The company is also working on a new PPO herbicide to help against resistant weeds, which Heldt says could put 10 modes of action into a farmer’s toolbox. In addition, BASF is working on new insecticides, a market the company reentered in 2003, and more new products are on the way there.
Mergers, acquisitions and opportunity
In the past 10 years, BASF has grown sales 75 percent to about $6 billion. Around the company, other major players are talking merger or acquisition. Where does that leave this German crop protection product maker? From Heldt’s perspective there are opportunities.
He states that the company would be willing to be an acquirer of technologies that merged companies may not be able to keep in light of anti-trust reviews. The Dow/Dupont merger is going under increased scrutiny by the European Commission, which may mean products from that marriage could be available to buyers. The potential merger of Bayer and Monsanto may create similar opportunities.
Heldt talked to U.S. media about this later and noted that the company would be looking at areas in the portfolio with the greatest opportunity. “Insecticides are one area for us, and another is herbicides, if we can add another mode of action,” he says.

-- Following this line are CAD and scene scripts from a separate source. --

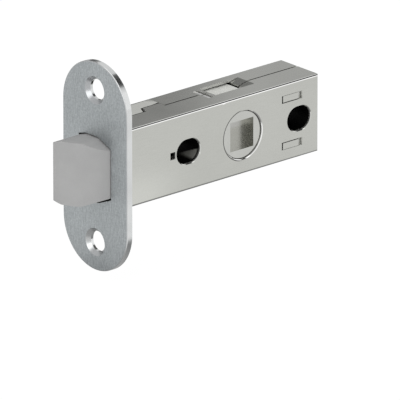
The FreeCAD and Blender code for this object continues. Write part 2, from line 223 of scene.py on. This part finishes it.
def metalFinish(name, look):
    # bare metal; all colours in these dictionaries are linear
    material, f = newFinish(name)
    clouds, tone, rough, tooth = f.texture(f.add("TexCoord", output="Object"), look)
    shader = f.add("BsdfPrincipled", {}, {
        "Base Color": f.blend(tone, look["dark"], look["light"]), "Metallic": 1.0,
        "Roughness": rough, "Normal": f.bump(tooth, look["toothDepth"])})
    f.add("OutputMaterial", {}, {"Surface": shader})
    return material


def plasticFinish(name, look):
    # moulded plastic: faint clouding, fine spark-eroded tooth
    material, f = newFinish(name)
    place = f.add("TexCoord", output="Object")
    clouds = f.noise(place, look["cloudScale"], mouldedClouds)
    specks = f.noise(place, look["speckScale"], mouldedSpecks)
    tone = f.between(clouds, *cloudSpread) + f.between(specks, *cloudSpread) * look["speckTone"]
    colour = f.blend(tone / (1 + look["speckTone"]), look["dark"], look["light"])
    rough = look["roughness"] + f.swing(clouds, cloudSpread) * look["roughCloud"]
    shader = f.add("BsdfPrincipled", {}, {
        "Base Color": colour, "Roughness": rough, "Specular IOR Level": look["specular"],
        "Normal": f.bump(specks, look["toothDepth"])})
    f.add("OutputMaterial", {}, {"Surface": shader})
    return material


# faceplate: satin steel, grain drawn along its height, with a bright cut rim

faceplateLook = {
    "dark": (0.257, 0.276, 0.284), "light": (0.501, 0.530, 0.539),
    "rimDark": (0.58, 0.59, 0.59), "rimLight": (0.68, 0.69, 0.69),
    "bevelDark": (0.40, 0.41, 0.42), "bevelLight": (0.50, 0.51, 0.51),
    "faceFrom": 0.90, "faceFull": 0.99, "bevelFrom": 0.20, "bevelFull": 0.45,
    "grainScale": (2700, 2700, 420), "grainTone": 0.23,
    "cloudScale": 90, "cloudTone": 0.08,
    "speckScale": 1900, "speckTone": 0.20,
    "roughness": 0.50, "roughGrain": 0.05, "roughCloud": 0.03,
    "rimRoughness": 0.14, "bevelRoughness": 0.30,
    "grainHeight": 0.5, "speckHeight": 0.4, "toothDepth": 0.000028,
}


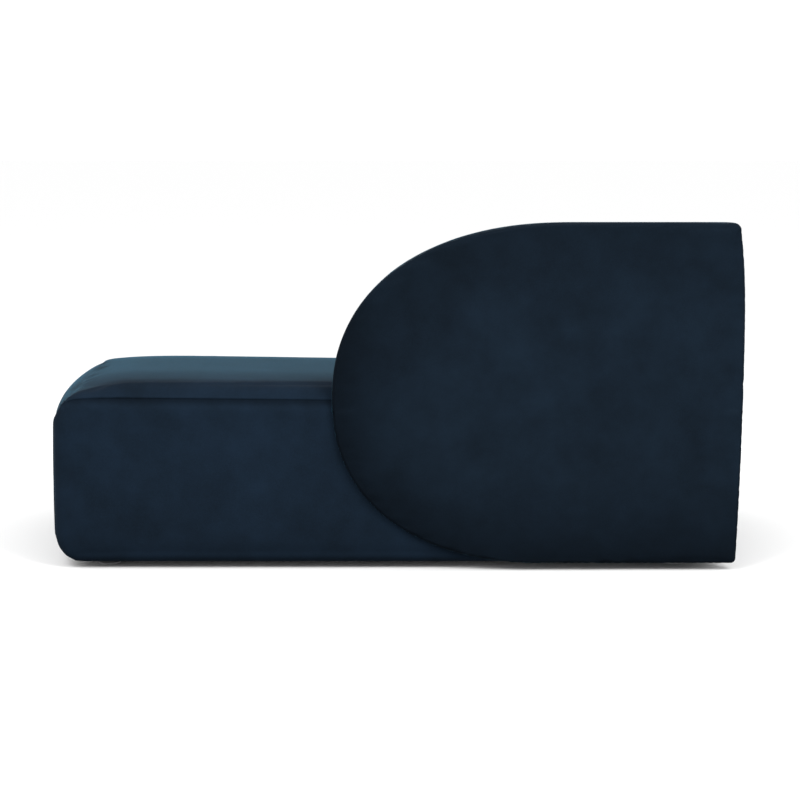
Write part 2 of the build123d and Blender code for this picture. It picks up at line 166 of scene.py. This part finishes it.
def seat_inside(p):
    """Distance inside the upholstered seat block, below zero outside it."""
    x, y, z = p[:, 0], p[:, 1], p[:, 2]
    across = (2.0 * y - seat_rear - seat_front) / (seat_front - seat_rear)
    foot = x - foot_end - foot_bow * across ** 2
    head = head_end - head_bow * across ** 2 - x
    rear = y - seat_rear
    front = seat_front - y
    belly = end_belly * np.sin(math.pi * np.clip((z - underside) / (seat_rim - underside), 0.0, 1.0))
    end = np.minimum(foot, head) + belly
    inward = meet(end / end_reach, np.minimum(rear / rear_reach, front / front_reach), 1.0)
    crown = seat_crown * (1.0 - (1.0 - np.clip(inward, 0.0, 1.0)) ** 2)
    drop = rear_drop * np.clip(1.0 - rear / rear_roll, 0.0, 1.0) ** 2
    drop = drop + edge_drop * np.clip(1.0 - rear / edge_roll, 0.0, 1.0) ** 2
    lift = rear_lift * np.clip(front / (seat_front - seat_rear), 0.0, 1.0)
    fall = seat_sag * np.clip(x - foot_end, 0.0, sag_run)
    top = seat_rim + crown + (lift - drop) * ease(0.0, lift_reach, end) - fall - z
    low = z - underside
    around = meet(end, front, front_corner)
    upper = meet(around, top, end_roll, end_roll_power)
    tuck = front_tuck + (end_tuck - front_tuck) * ease(0.0, tuck_change, front)
    body = np.minimum(upper, meet(around, low, tuck))
    height_share = low / np.maximum(low + np.maximum(end, 0.0), 1e-6)
    rear_round = rear_tuck + (rear_corner - rear_tuck) * ease(0.3, 0.7, height_share)
    return meet(body, rear, rear_round)


def round_edge_inside(x, z):
    """Distance inside the rounded end with its straight top and foot, seen from the side."""
    above = z >= tip_z
    reach = np.where(above, upper_start, lower_start) - back_tip
    half = np.where(above, back_top - tip_z, tip_z - underside)
    power = np.where(above, upper_power, lower_power)
    dx = np.maximum(back_tip + reach - x, 0.0) / reach
    dz = np.abs(z - tip_z) / half
    rho = np.maximum(dx ** power + dz ** power, 1e-9) ** (1.0 / power)
    slope_x = (dx / rho) ** (power - 1.0) / reach
    slope_z = (dz / rho) ** (power - 1.0) / half
    return (1.0 - rho) / np.maximum(np.hypot(slope_x, slope_z), 0.5)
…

During the main press conference, in response to a question, Heldt said the price BASF is willing to pay for those technologies depends on the target and whether it makes “strategic and financial sense... if it’s a big opportunity we would pay big.” He added this would be to support growing the business profitably, and every acquisition target would go through the same analysis process.
In the past, BASF acquired companies or key products from companies in a similar fashion.
The future of the crop protection business is solid. Heldt told U.S. journalists that the long-term demand picture for food isn’t changing, which offers potential growth for the future.